We drove into Mammoth the night before. We needed to get to the ranger station for the permits as early as possible the next morning. Luckily, were able to easily change our itinerary. The only problem was that we couldn’t get a permit to do the hike in one continuous string: we would instead need to first hike 34 miles north to Tuolumne and then bus back to Mammoth to finish our hike traveling south.There are lockers at the Mammoth Mountain Inn near Devil’s Post Pile to store any food that would otherwise be in our car. We could park there. We went to the resort, parked our car and placed the larger bear vault full of food into a locker, and took the smaller vault with us for the three days we would be out for the Tuolumne segment of our hike. We planned ahead in the event we needed to break up our route. With this plan, we used Mammoth as a resupply spot. We were advised to not keep items with odors in the car. Bears break into cars for the smallest of morsels, even a stick of gum. For $5, the locker was a low-cost insurance policy the car wouldn’t be broken into. After getting everything locked away, we caught the Red Meadows bus at the Inn and rode down to Devil’s Post Pile, about a 15-minute ride. Then, we were off to the PCT trailhead going north.
Despite the late start, we got close to 11 miles in. The trail was relatively easy until the last five miles. We climbed roughly 2000 feet to 9500 feet elevation. The next day wasn’t too bad either. Up approximately another 1000 feet. Towards the end of the day though, we were facing our first big challenge: Donahue Pass. We hiked late into the afternoon but ended two miles short of the peak. Those miles appeared straight up. We “passed on the pass,” and camped below.
The third day, a Monday, we were to exit Yosemite National Park before end of day. We both chuckled throughout the hike about how stupid the trail makes us feel sometimes. We cannot manage math. One of us might start thinking about where we are and start spewing out numbers. Like, well, if we hike for two more hours and we’ve done eight miles today so far, and we go 2.5-miles per hour…that makes it 15 miles and we’ll be there in 20 minutes…” Stuff that isn’t right or make sense.
We constantly misjudge our distances and speeds. Donohue Pass was harder than we figured; the down was steeper and harder than planned. Fortunately the last nine miles were flat. We made great time but it was at the expense of not enjoying the alpine lakes and stunning beauty of that area.
We had plans to get a bus from Tuolumne back to Mammoth. We needed to hustle to make the 4:15 pm departure. As usual, our eye for hiking miles was bigger than our stomach to complete them and we barely made the bus. In a very typical show of hiking unity and camaraderie, a hiker we saw earlier in and who had completed his day, saw us searching around the parking lot for the bus stop and he generously gave us a ride to the stop which ended up being more than a mile away. Without his help, we would have never made it.
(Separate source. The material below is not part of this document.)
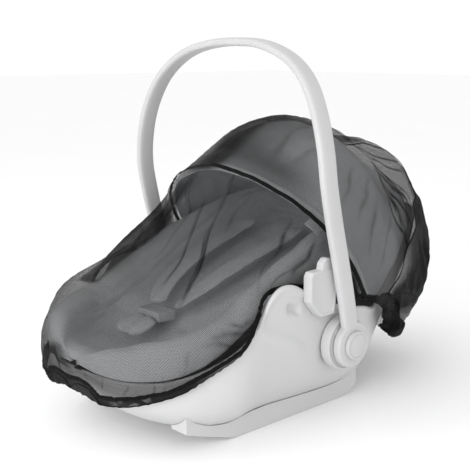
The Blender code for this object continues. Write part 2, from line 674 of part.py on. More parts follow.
def handle_rings():
    """Rings of the handle's arch from one hub to the other."""
    half = np.array(HANDLE_POINTS)
    whole = np.concatenate((half, half[-2::-1] * (-1, 1, 1)))
    smooth = np.array([read_rows(whole, place) for place in stations(0.0, len(whole) - 1.0, 8)])
    line = evenly(smooth, HANDLE_STEPS + 1)
    ahead = unit(np.gradient(line, axis=0))
    aside = unit(np.cross(ahead, (0.0, 1.0, 0.0)))
    deep = np.cross(aside, ahead)
    turns = np.linspace(0.0, 2 * np.pi, 12, endpoint=False) + np.pi / 12
    across = np.sign(np.cos(turns)) * np.abs(np.cos(turns)) ** HANDLE_SQUARENESS * HANDLE_THICK / 2
    along = np.sign(np.sin(turns)) * np.abs(np.sin(turns)) ** HANDLE_SQUARENESS * HANDLE_DEPTH / 2
    return np.stack([line + aside * a + deep * b for a, b in zip(across, along)], axis=1)


def build_handle(plastic):
    """The carrying handle: its arch joined to a disc at each end, turning about the hub's axis."""
    handle = tube_part("handle", handle_rings(), plastic)
    inner_x = HANDLE_POINTS[0][0] - HANDLE_THICK / 2 + DISC_INSET
    outer_x = HANDLE_POINTS[0][0] + HANDLE_THICK / 2 - DISC_INSET
    for side in (1, -1):
        disc = tube_part("hub_disc", disc_rings(side, inner_x, outer_x, HUB_RADIUS, DISC_ROUNDING), plastic)
        join = handle.modifiers.new("join", "BOOLEAN")
        join.operation = "UNION"
        join.solver = "EXACT"
        join.object = disc
        bpy.context.view_layer.objects.active = handle
        bpy.ops.object.modifier_apply(modifier=join.name)
        bpy.data.objects.remove(disc)
    turn_on_hub(handle)


def build_tapes(drawn, tape):
    """The tapes and the elastic sewn on the net."""
    for strip in TAPES:
        route = [(strip.station, over) for over in np.linspace(strip.first_over, strip.last_over, strip.steps)]
        tube_part(strip.name, tape_rings(drawn, route, strip.half_width), tape)
    route = edge_route(ELASTIC_PLACES, ELASTIC_TOE_STATION, 2)
    tube_part("front_hem_elastic", tape_rings(drawn, route, ELASTIC_HALF_WIDTH), tape)


def build_gather(drawn, cloth):
    """The bunched hem behind the head, a crinkled roll on the net's lower edge."""
    middle_places = [(s, tall / 2) for s, tall in GATHER_PLACES]
    route = edge_route(middle_places, GATHER_END_STATION, 4)
    middle, normal, aside = route_frame(drawn, route)
    tall = np.interp([s for s, _ in route], *zip(*GATHER_PLACES))[:, None]
    share = np.linspace(0.0, 1.0, len(route))[:, None]
    wave = 1.0 + GATHER_CRINKLE / GATHER_THICK * np.sin(2 * np.pi * GATHER_CRINKLES * share)
    thick = np.minimum(GATHER_THICK, 0.5 * tall) * wave
    base = middle + normal * TAPE_GAP
    rings = [base + aside * tall / 2 * across + normal * thick * out for across, out in GATHER_OUTLINE]
    tube_part("rear_hem_gather", np.stack(rings, axis=1), cloth)


def build_all():
    """Builds every part."""
    clear_scene()
    shell_plastic = finish_material("shell_plastic", SHELL_GREY, 0.45)
    handle_plastic = finish_material("handle_plastic", HANDLE_GREY, 0.40)
    padding = finish_material("liner_cloth", LINER_GREY, 0.90)
    net = finish_material("net_cloth", NET_BLACK, 0.85)
    tape = finish_material("net_tape", NET_BLACK, 0.80)
    build_shell(shell_plastic)
    build_runners(shell_plastic)
    build_towers(shell_plastic)
    build_hubs(shell_plastic, handle_plastic)
    build_handle(handle_plastic)
    build_liner(padding)
    build_harness(padding, shell_plastic)
    build_hood(padding, shell_plastic)
    drawn = draw_net()
    build_net(drawn, net)
    build_tapes(drawn, tape)
    build_gather(drawn, net)


build_all()
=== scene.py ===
"""The looks of a fine insect net stretched over an infant carrier seat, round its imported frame.

Lengths are in metres, the foot end points towards -Y and +Z is up. The cloth of the net and the
hood is drawn from tables of cross sections that fan round the hood's pivots, as on the solids.
"""

import logging
import math
from dataclasses import dataclass, field
from enum import Enum
from typing import Any, Mapping, Sequence

import bpy
import numpy as np
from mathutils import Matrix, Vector


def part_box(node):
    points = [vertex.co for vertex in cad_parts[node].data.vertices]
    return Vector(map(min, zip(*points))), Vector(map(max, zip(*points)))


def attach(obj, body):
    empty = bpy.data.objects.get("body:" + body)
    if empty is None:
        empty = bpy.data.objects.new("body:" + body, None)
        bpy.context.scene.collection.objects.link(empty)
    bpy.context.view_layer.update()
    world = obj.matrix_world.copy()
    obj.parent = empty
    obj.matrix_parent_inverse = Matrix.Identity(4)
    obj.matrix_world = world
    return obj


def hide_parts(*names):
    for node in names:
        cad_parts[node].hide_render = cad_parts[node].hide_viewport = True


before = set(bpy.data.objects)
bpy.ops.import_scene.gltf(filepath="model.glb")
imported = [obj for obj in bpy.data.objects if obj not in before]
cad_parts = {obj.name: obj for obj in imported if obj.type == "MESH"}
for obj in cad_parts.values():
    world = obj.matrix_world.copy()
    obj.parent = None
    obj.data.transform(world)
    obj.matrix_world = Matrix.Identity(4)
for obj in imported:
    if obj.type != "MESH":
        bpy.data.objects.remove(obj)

Colour = tuple[float, float, float]
Rows = Sequence[Sequence[float]]
Part = bpy.types.Object
Material = bpy.types.Material

LOG = logging.getLogger("net")
MIDDLE_Y = 0.0433  # the drawing's y that lies over the row's origin
CARRIER = "carrier"
HANDLE = "handle"
SMOOTH_ANGLE = math.radians(40)  # faces that meet at less are shaded as one
FROM_START = (-2.0, -1.0)  # the edges of a fade that is full from the start
TO_END = (40.0, 41.0)  # and of one that stays full to the end


class Side(Enum):
    """The two sides of the carrier: the near one points towards +X."""

    NEAR = 1
    FAR = -1

    @property
    def word(self) -> str:
        """The side's name as the nodes write it."""
        return self.name.lower()

    @property
    def outward(self) -> Vector:
        """The way out of the carrier on this side."""
        return Vector((self.value, 0, 0))


# Drawing


def curve_through(rows: Rows, places: np.ndarray) -> np.ndarray:
    """Reads all columns of a table at places between its rows, on a smooth curve.

    Args:
        rows: the table, a row per section.
        places: row numbers, whole or not.

    Returns:
        One row of values for each place.
    """
    table = np.asarray(rows, dtype=float)
    ends = (2 * table[0] - table[1], 2 * table[-1] - table[-2])
    padded = np.concatenate((ends[:1], table, ends[1:]))
    lower = np.clip(np.floor(places).astype(int), 0, len(table) - 2)
    t = (np.asarray(places, dtype=float) - lower)[:, None]
    before, here, there, after = (padded[lower + step] for step in range(4))
    bend = (2 * t**3 - 3 * t**2 + 1) * here + (3 * t**2 - 2 * t**3) * there
    return bend + (t**3 - 2 * t**2 + t) * (there - before) / 2 + (t**3 - t**2) * (after - here) / 2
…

After a 90-minute bus ride south, we were back at Mammoth Lodge. We enjoyed a terrific hot meal and a beer at the Yodel Bar & Grill right there. The building with lockers across the street was still opened. We assumed it was open 24/7 but it locks up around 8:30. We were still at our locker picking up our bigger bear vault, cleaning up and prepping for the next few days when the guard came in. He let us stay and finish. Five minutes later, we walked out with the door closing and locking behind us. Thirty minutes later, we were pitching our tent at the Minaret Falls hikers campground. We went right to sleep. The next day would be a big one. We would be beginning our hike south to Taboose Pass.
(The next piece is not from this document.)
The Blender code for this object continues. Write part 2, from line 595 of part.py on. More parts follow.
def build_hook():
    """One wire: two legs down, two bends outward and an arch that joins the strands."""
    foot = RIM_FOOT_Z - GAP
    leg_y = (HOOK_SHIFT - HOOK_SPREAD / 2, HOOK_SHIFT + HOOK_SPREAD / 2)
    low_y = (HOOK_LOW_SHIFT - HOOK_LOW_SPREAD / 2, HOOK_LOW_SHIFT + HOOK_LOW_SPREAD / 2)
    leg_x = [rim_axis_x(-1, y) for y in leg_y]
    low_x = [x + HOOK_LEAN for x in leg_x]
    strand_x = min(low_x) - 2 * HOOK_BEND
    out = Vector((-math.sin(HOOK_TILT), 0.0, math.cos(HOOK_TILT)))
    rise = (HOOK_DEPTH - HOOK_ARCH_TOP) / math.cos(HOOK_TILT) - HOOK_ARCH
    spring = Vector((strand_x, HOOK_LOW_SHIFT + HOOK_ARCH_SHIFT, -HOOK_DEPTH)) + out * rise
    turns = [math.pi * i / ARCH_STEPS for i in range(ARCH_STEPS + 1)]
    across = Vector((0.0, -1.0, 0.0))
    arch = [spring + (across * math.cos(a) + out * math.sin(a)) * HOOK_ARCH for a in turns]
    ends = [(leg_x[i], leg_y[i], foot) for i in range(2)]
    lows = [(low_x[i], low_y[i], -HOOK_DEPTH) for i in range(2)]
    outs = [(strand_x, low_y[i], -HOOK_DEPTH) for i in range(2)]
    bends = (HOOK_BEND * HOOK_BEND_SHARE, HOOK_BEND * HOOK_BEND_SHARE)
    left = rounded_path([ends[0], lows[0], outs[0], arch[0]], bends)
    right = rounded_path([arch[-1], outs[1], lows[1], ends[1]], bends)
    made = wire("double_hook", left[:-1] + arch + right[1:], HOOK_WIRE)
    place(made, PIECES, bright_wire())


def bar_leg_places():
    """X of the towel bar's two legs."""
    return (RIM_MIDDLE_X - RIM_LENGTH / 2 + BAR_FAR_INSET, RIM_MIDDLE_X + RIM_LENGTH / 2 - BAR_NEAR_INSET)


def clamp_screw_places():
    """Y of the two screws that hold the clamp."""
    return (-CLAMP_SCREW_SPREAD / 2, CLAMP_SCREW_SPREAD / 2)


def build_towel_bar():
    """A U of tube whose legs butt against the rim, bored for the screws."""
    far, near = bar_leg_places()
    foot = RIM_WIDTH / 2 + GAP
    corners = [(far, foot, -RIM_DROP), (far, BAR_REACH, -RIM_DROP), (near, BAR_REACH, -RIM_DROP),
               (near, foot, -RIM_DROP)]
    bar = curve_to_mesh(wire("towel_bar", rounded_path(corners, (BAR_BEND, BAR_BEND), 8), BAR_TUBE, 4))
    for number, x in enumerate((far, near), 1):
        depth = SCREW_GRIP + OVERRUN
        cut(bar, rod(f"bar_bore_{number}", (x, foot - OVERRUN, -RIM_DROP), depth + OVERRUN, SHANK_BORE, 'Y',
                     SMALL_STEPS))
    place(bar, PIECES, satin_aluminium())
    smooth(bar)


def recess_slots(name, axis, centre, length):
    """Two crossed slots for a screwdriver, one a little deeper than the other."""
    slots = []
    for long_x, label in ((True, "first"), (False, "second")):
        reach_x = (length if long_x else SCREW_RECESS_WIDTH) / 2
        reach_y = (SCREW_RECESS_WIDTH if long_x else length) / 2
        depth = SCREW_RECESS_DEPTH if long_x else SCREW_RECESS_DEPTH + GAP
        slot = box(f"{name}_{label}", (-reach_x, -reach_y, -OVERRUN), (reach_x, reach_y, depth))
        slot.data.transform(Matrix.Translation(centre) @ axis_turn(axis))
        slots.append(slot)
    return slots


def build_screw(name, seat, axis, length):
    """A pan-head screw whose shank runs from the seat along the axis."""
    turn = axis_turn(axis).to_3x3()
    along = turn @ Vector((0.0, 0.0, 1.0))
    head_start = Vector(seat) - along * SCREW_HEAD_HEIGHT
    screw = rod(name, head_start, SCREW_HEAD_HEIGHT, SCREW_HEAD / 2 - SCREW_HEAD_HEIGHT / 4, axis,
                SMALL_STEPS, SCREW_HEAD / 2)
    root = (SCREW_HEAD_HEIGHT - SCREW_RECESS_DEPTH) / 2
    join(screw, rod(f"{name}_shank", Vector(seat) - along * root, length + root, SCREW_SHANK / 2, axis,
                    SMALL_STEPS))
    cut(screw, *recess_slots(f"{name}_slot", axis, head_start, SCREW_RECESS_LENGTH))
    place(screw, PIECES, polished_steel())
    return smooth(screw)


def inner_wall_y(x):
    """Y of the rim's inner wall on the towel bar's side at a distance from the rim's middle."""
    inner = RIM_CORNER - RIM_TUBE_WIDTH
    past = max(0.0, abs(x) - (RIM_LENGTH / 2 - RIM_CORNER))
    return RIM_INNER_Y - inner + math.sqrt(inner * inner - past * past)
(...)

As section hikers, we have never re-supplied during the hikes, opting instead to carry everything from the start. On this trip, we were able to plan a resupply at Vermilion Valley Resort (VVR). Close to PCT mile 880 there is a trail leading to Edison Lake. There, a hiker can catch a ferry across the lake to VVR. A hiker haven, VVR provides showers and rooms, if you want, but you can also camp for free. There is a small grocery store. They accept resupply boxes for $25 per box for handling. Best of all the restaurant is quite good. We hadn’t planned on staying an entire day, let alone over night. We were, nonetheless, lured into the VVR magic when we readily accepted our host’s invitation to have any first drink of our choice on them – including beer! Once we relaxed with a beer and then ate a great burger (grilled cheese for Patti) for lunch we were sucked into taking our first-ever zero-day.
The following day, we hiked along an alternate route to the PCT, the Bear Creek Trail. This was about 10-miles, four or so more than the ferry back and then directly to the PCT: but it was less strenuous and had more water along the way. We were glad we did, given the great landscape of the river valley.
We climbed Donohue Pass on the way north to Tuolumne. Along our southbound travels, we also climbed Silver, Selden, Muir and Mather Passes, the last of which was incredibly difficult.
Last year, when we were exiting our hike at Taboose, we needed to find a way from the trail head at the bottom of the pass into town at Independence. It’s via a painful 10 mile dirt road out to Highway 395. We lucked out when a researcher we met the day before was able to secure a ride for us through one of his colleagues. This year, similarly challenged, we weren’t sure how we were going to finagle this, but figured out something would work out. As luck would have it, while collecting some water before we trekked down the long and rocky decent of Taboose Pass, we met Laurel, a woman solo-hiker. We asked how she was going to get to town once at the bottom, she said she was getting picked up by her husband at the bottom. “Why,” she asked. “you guys need a ride?”